**TASK DESCRIPTION**
Exactly how many lines have the word "each"? Answer with the bare number.

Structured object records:
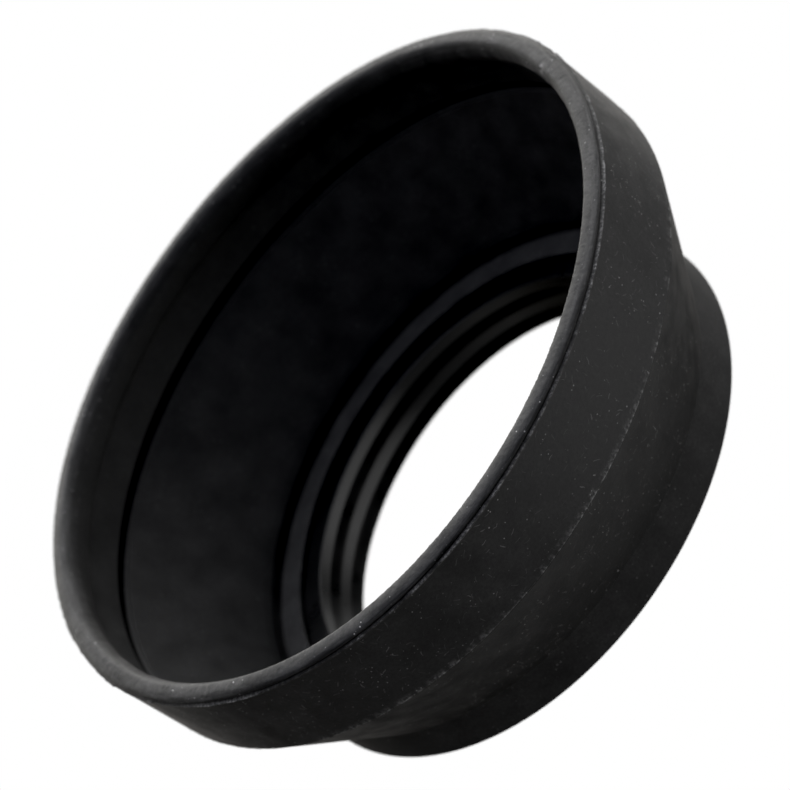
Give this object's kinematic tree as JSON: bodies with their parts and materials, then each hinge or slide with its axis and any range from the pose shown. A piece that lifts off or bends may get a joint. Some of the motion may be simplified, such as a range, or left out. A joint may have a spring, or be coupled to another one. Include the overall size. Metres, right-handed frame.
{
  "type": "rubber lens hood",
  "caption": "Folding rubber lens hood: a flared skirt on a conical web that turns inside out over its collar, gripped on a threaded metal mount ring.",
  "frame": {"origin": "on the optical axis, in the plane of the mount thread's rear end", "axes": "+Z along the optical axis, out of the hood's front; the hood is the same all round, so +X and +Y are any two radial directions"},
  "size_m": [0.078, 0.078, 0.0329],
  "materials": {
    "rubber": "matte black, faintly dusty",
    "anodised_metal": "satin black anodised"
  },
  "bodies": {
    "base": {"base_collar": "rubber", "mount_ring": "anodised_metal"},
    "web": {"fold_web": "rubber"},
    "skirt": {"front_skirt": "rubber"}
  },
  "joints": [
    {"name": "fold_back", "type": "slide", "parent": "base", "child": "skirt", "axis": [0, 0, -1], "range_m": [0, 0.0266]},
    {"name": "web_turn", "type": "slide", "parent": "base", "child": "web", "axis": [0, 0, -1], "range_m": [0, 0.0133], "deforming": ["fold_web"]}
  ],
  "couplings": [
    {"joint": "web_turn", "follows": "fold_back", "ratio": 0.5}
  ]
}
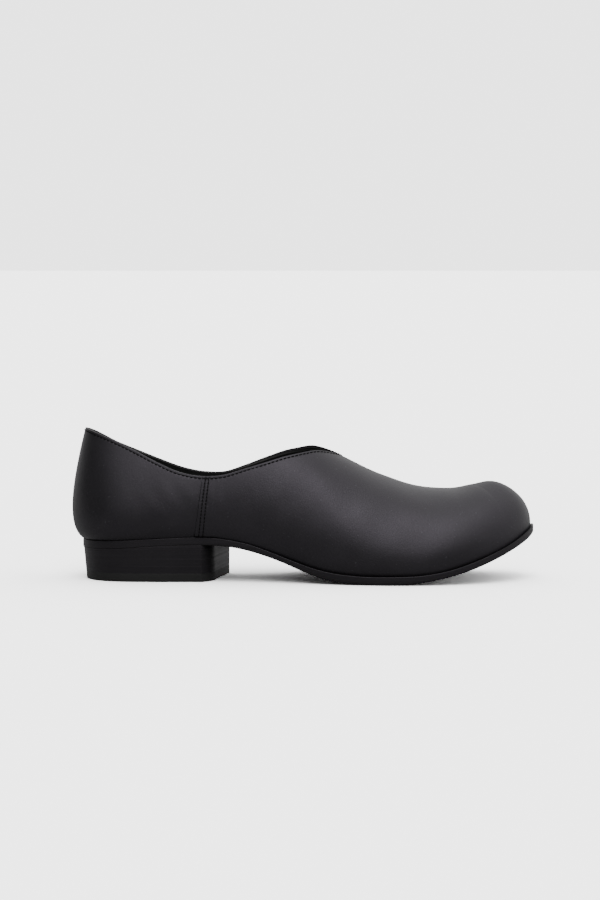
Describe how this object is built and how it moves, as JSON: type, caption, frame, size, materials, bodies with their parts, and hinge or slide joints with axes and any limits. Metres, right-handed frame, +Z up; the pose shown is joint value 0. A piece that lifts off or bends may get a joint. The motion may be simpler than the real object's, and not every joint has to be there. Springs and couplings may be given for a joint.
{
  "type": "slip-on leather shoe",
  "caption": "Low black leather slip-on shoe with a wide round toe, a deep scooped opening that rises to a peak at the back, a thin sole with toe spring and a low stacked heel.",
  "frame": {"origin": "centre of the shoe's box on the floor", "axes": "+X toward the toe, +Z up, -Y toward the outer side of the foot"},
  "size_m": [0.3, 0.1061, 0.098],
  "materials": {
    "upper_leather": "smooth satin calf, fine grain",
    "lining_leather": "matte black lining leather",
    "stiffener_board": "fibre board",
    "interlining_cloth": "woven cotton",
    "insole_board": "pressed leather board",
    "foam": "dense latex foam",
    "steel": "spring steel, brushed",
    "cork": "ground cork",
    "sole_leather": "burnished black edge",
    "heel_leather": "stacked leather, burnished black",
    "heel_rubber": "matte black rubber",
    "nail_steel": "plain steel",
    "thread": "black polyester thread"
  },
  "bodies": {
    "root": {"vamp": "upper_leather", "lateral_quarter": "upper_leather", "medial_quarter": "upper_leather", "vamp_lining": "lining_leather", "quarter_lining": "lining_leather", "toe_puff": "stiffener_board", "vamp_interlining": "interlining_cloth", "heel_counter": "stiffener_board", "topline_tape": "interlining_cloth", "insole_board": "insole_board", "sock_liner": "lining_leather", "heel_pad": "foam", "shank": "steel", "shank_rivets": "steel", "bottom_filler": "cork", "outsole": "sole_leather", "heel_rand": "heel_leather", "heel_lift_upper": "heel_leather", "heel_lift_middle": "heel_leather", "heel_lift_lower": "heel_leather", "top_piece": "heel_rubber", "heel_nails": "nail_steel", "top_piece_nails": "nail_steel", "topline_stitching": "thread", "side_seam_stitching": "thread"}
  },
  "joints": []
}
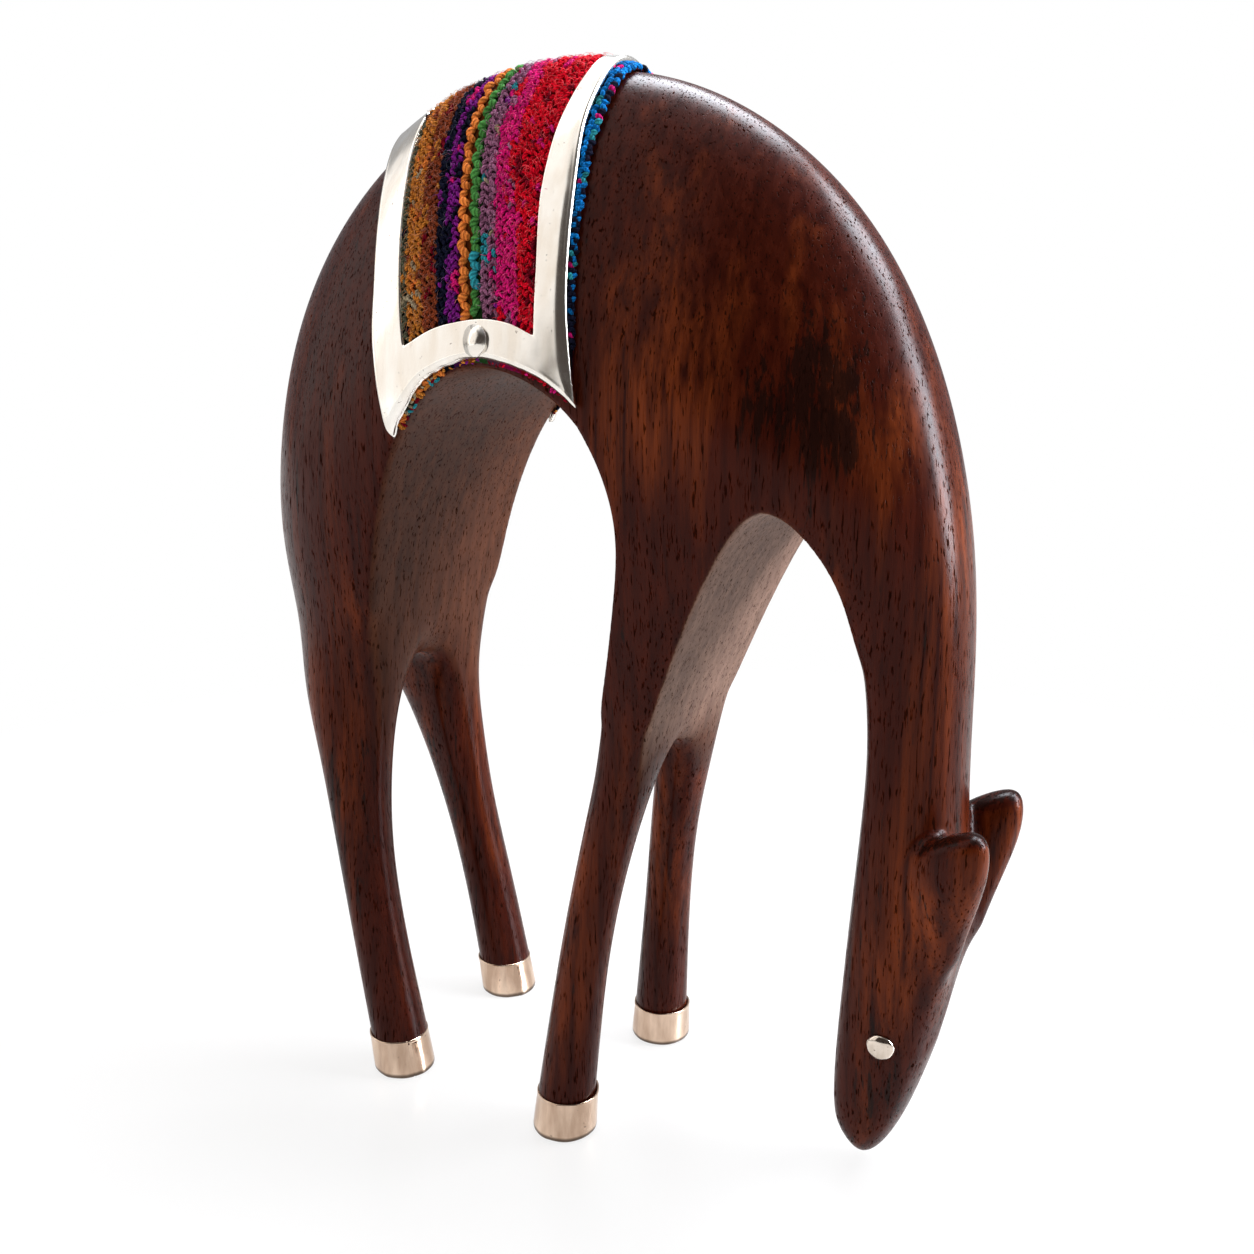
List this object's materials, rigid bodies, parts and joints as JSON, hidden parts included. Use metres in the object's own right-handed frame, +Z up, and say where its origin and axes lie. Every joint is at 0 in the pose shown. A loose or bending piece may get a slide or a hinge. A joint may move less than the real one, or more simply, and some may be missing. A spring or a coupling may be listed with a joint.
{
  "type": "carved wooden vicuna statue",
  "caption": "Carved dark wood statue of a grazing vicuna, head down to the floor, with silver hoof caps, stud eyes and a striped wool saddle cloth in a silver frame.",
  "frame": {"origin": "centre of the bounding box's underside, on the floor that the hoof caps stand on", "axes": "+X the way the animal faces, +Y its left side, +Z up"},
  "size_m": [0.1948, 0.0722, 0.2512],
  "materials": {
    "wood": "dark reddish brown hardwood, oiled and polished to a satin sheen",
    "silver": "polished silver sheet with small dents and scratches",
    "wool": "hand knitted wool in narrow stripes of many colours"
  },
  "bodies": {
    "root": {"torso": "wood", "neck": "wood", "head": "wood", "ear_left": "wood", "ear_right": "wood", "front_leg_left": "wood", "front_leg_right": "wood", "hind_leg_left": "wood", "hind_leg_right": "wood", "eye_left": "silver", "eye_right": "silver", "hoof_cap_front_left": "silver", "hoof_cap_front_right": "silver", "hoof_cap_hind_left": "silver", "hoof_cap_hind_right": "silver", "saddle_frame": "silver", "rivet_left": "silver", "rivet_right": "silver", "saddle_cloth": "wool"}
  },
  "joints": []
}
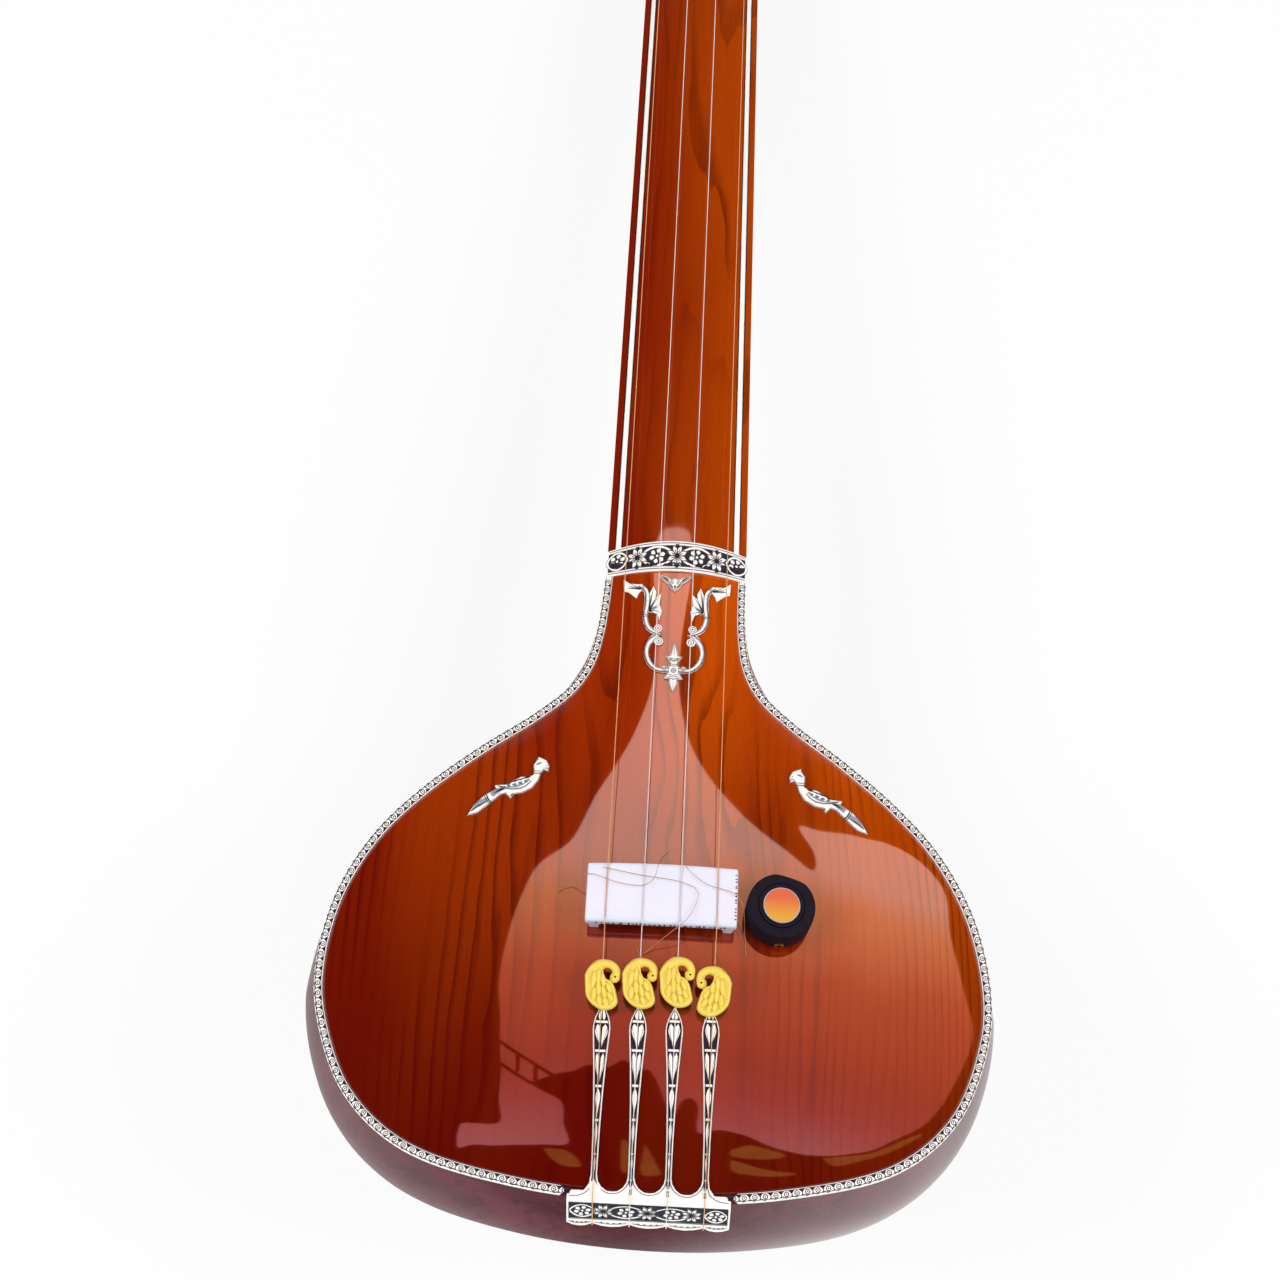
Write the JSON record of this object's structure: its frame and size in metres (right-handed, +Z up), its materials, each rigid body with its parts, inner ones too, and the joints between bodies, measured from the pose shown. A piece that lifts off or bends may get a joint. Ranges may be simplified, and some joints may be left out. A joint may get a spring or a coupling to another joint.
{
  "type": "tanpura",
  "caption": "Long-necked drone lute with a gourd body, a domed soundboard, a flat bridge, swan tuning beads, turned pegs and a contact pickup, lying on its back.",
  "frame": {"origin": "on the floor, in the resting flat under the gourd, on the line midway between the strings", "axes": "+Y towards the head, +X to the right as seen from the front, +Z up off the floor"},
  "size_m": [0.4164, 1.2211, 0.2574],
  "materials": {
    "red_wood": "glossy shellac over dark red-brown wood",
    "board_wood": "glossy shellac over red-orange wood with a straight grain",
    "gourd_skin": "glossy dark purple-brown lacquer on dried gourd",
    "plain_wood": "bare wood inside",
    "bone_white": "polished bone-white sheet with blue-black engraving",
    "bridge_white": "smooth pale lavender-white",
    "steel_wire": "drawn steel wire",
    "bronze_wire": "drawn bronze wire",
    "brass": "polished brass",
    "bead_yellow": "mustard yellow with relief feathers",
    "black_plastic": "matte black",
    "label": "plain disc",
    "foam": "soft adhesive pad",
    "thread": "waxed cotton thread"
  },
  "bodies": {
    "instrument": {"pickup_pad": "foam", "pickup_housing": "black_plastic", "pickup_cap": "black_plastic", "pickup_label": "label", "piezo_disc": "brass", "jack_socket": "brass", "gourd": "gourd_skin", "gulu": "red_wood", "tabli": "board_wood", "rim_binding_left": "bone_white", "rim_binding_right": "bone_white", "neck_block": "plain_wood", "tail_block": "plain_wood", "head_block": "plain_wood", "dandi": "red_wood", "neck_plate": "board_wood", "neck_strip_left": "bone_white", "neck_strip_right": "bone_white", "neck_band": "bone_white", "head_cap": "bone_white", "scroll_ornament": "bone_white", "leaf_ornament": "bone_white", "bird_left": "bone_white", "bird_right": "bone_white", "tail_plate": "bone_white", "hitch_rail": "bone_white", "bridge_plate": "bridge_white", "bridge_base": "bridge_white", "nut": "bone_white", "string_guide": "bone_white", "hitch_pin_1": "brass", "string_1": "bronze_wire", "hitch_pin_2": "brass", "string_2": "steel_wire", "hitch_pin_3": "brass", "string_3": "steel_wire", "hitch_pin_4": "brass", "string_4": "bronze_wire", "jivari_thread_1": "thread", "jivari_thread_2": "thread", "jivari_thread_3": "thread"},
    "peg_1": {"peg_1": "red_wood", "winding_1": "bronze_wire"},
    "peg_2": {"peg_2": "red_wood", "winding_2": "steel_wire"},
    "peg_3": {"peg_3": "red_wood", "winding_3": "steel_wire"},
    "peg_4": {"peg_4": "red_wood", "winding_4": "bronze_wire"},
    "bead_1": {"bead_1": "bead_yellow"},
    "bead_2": {"bead_2": "bead_yellow"},
    "bead_3": {"bead_3": "bead_yellow"},
    "bead_4": {"bead_4": "bead_yellow"}
  },
  "joints": [
    {"name": "peg_1_turn", "type": "hinge", "parent": "instrument", "child": "peg_1", "pos_m": [-0.04144, 0.96205, 0.0559], "axis": [-1, 0, 0], "continuous": true},
    {"name": "peg_2_turn", "type": "hinge", "parent": "instrument", "child": "peg_2", "pos_m": [-0.0171, 0.99071, 0.07052], "axis": [0, 0.1577, 0.9875], "continuous": true},
    {"name": "peg_3_turn", "type": "hinge", "parent": "instrument", "child": "peg_3", "pos_m": [0.0171, 1.03021, 0.06421], "axis": [0, 0.1577, 0.9875], "continuous": true},
    {"name": "peg_4_turn", "type": "hinge", "parent": "instrument", "child": "peg_4", "pos_m": [0.04144, 0.96205, 0.0559], "axis": [1, 0, 0], "continuous": true},
    {"name": "bead_1_slide", "type": "slide", "parent": "instrument", "child": "bead_1", "axis": [-0.0068, 0.9992, 0.0406], "range_m": [-0.006, 0.008]},
    {"name": "bead_2_slide", "type": "slide", "parent": "instrument", "child": "bead_2", "axis": [-0.0023, 0.9992, 0.0406], "range_m": [-0.006, 0.008]},
    {"name": "bead_3_slide", "type": "slide", "parent": "instrument", "child": "bead_3", "axis": [0.0023, 0.9992, 0.0406], "range_m": [-0.006, 0.008]},
    {"name": "bead_4_slide", "type": "slide", "parent": "instrument", "child": "bead_4", "axis": [0.0068, 0.9992, 0.0406], "range_m": [-0.006, 0.008]}
  ]
}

**ANSWER BELOW**
2